Read access at that level, Lewis says, “significantly expands the blast radius of mistakes, misinterpretation, or compromise, even if execution is technically restricted,” but “at the same time, the risk disclosures make it explicit that all responsibility is transferred to the user or adopter, effectively placing them in the role of operator for a non‑deterministic system they neither design nor audit.”
Tying money (or any high-value resource) to agentic AI without a deeper understanding of behavior and controls is particularly risky because “security analysts are just starting to understand the challenges of securing the non‑deterministic behaviors of Agentic AI,” Lewis says.
It is paramount that organizations and consumers “know when an agent is acting, what it can access, what actions it can take, and how to stop it before the consequences become real,” Fier says. And that means, says Fier, “not be accepting a model where people hand over broad authority to AI agents and only find out after the fact that the guardrails or security controls were not strong enough.”

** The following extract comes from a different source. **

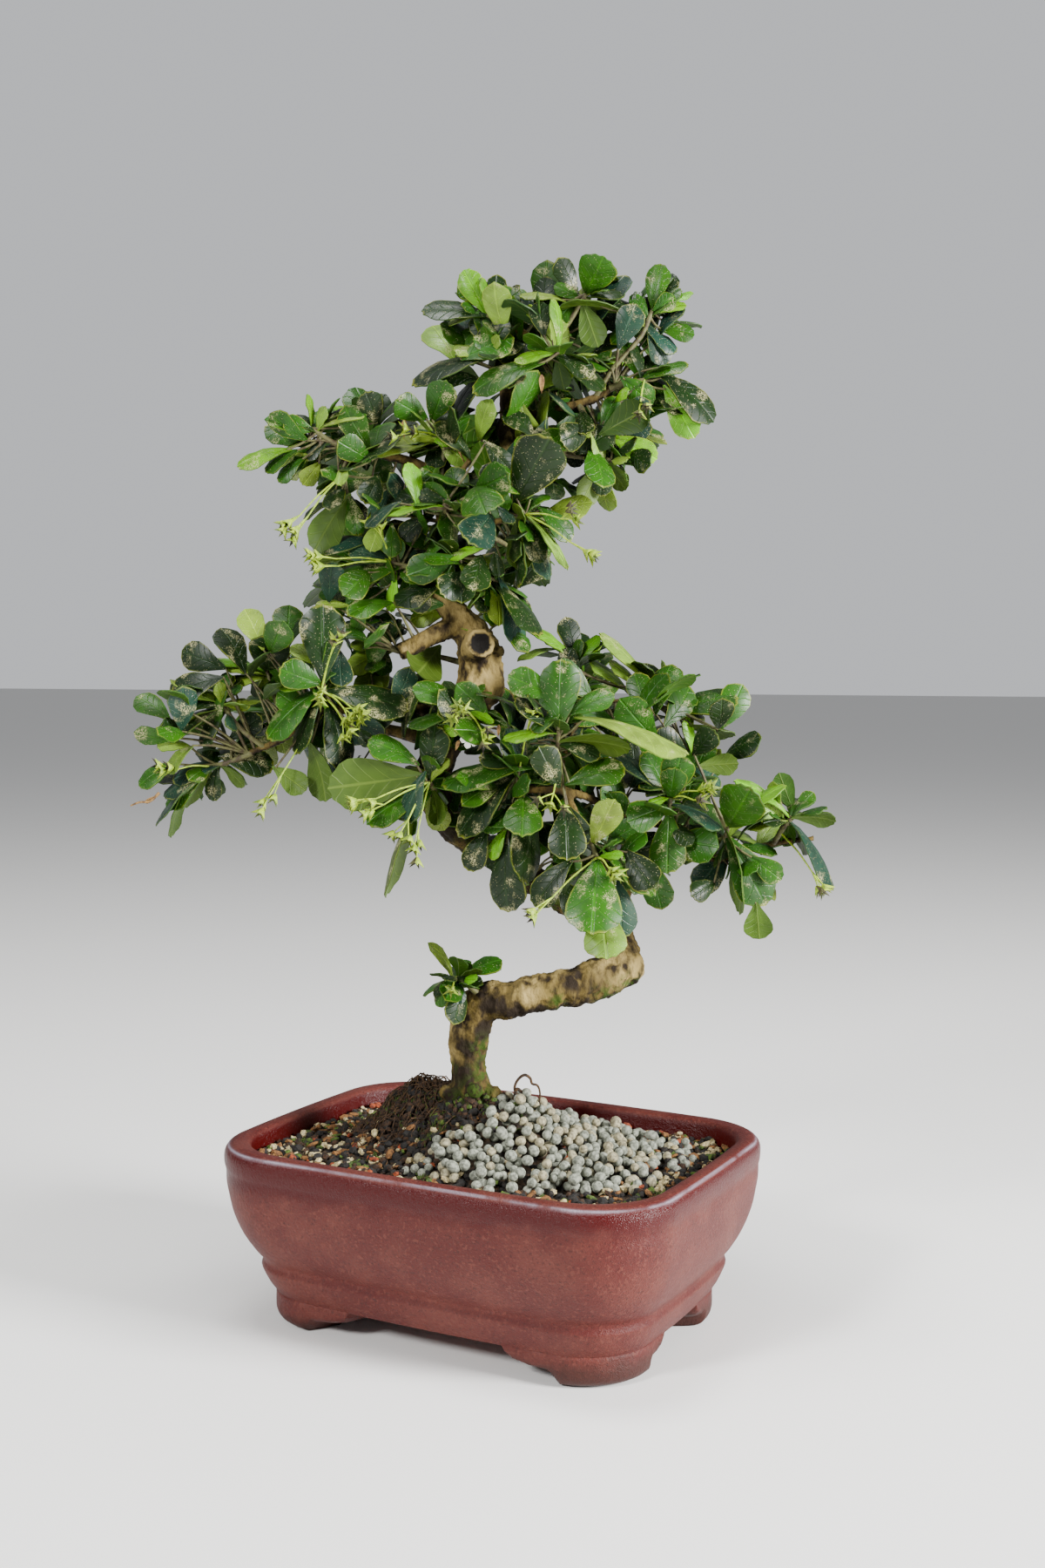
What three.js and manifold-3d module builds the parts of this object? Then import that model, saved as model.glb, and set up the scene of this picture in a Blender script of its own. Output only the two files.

“The integration of mandatory trade previews and human-led fraud detection underscores a critical tension between complete automation and necessary oversight,” says Jason Soroko, senior fellow at Sectigo.
“As Robinhood prepares to expand these agentic capabilities into complex and volatile instruments like options and cryptocurrency, the company is simultaneously reinforcing its reliance on traditional human intervention for dispute resolution,” he says.
The human remains clearly at the center. Such a hybrid model “reveals a broader industry reality” that “while the mechanical execution and analytical heavy lifting of investing are rapidly being delegated to software, the ultimate burden of risk and the final authority of approval remain firmly tethered to human judgment,” says Soroko.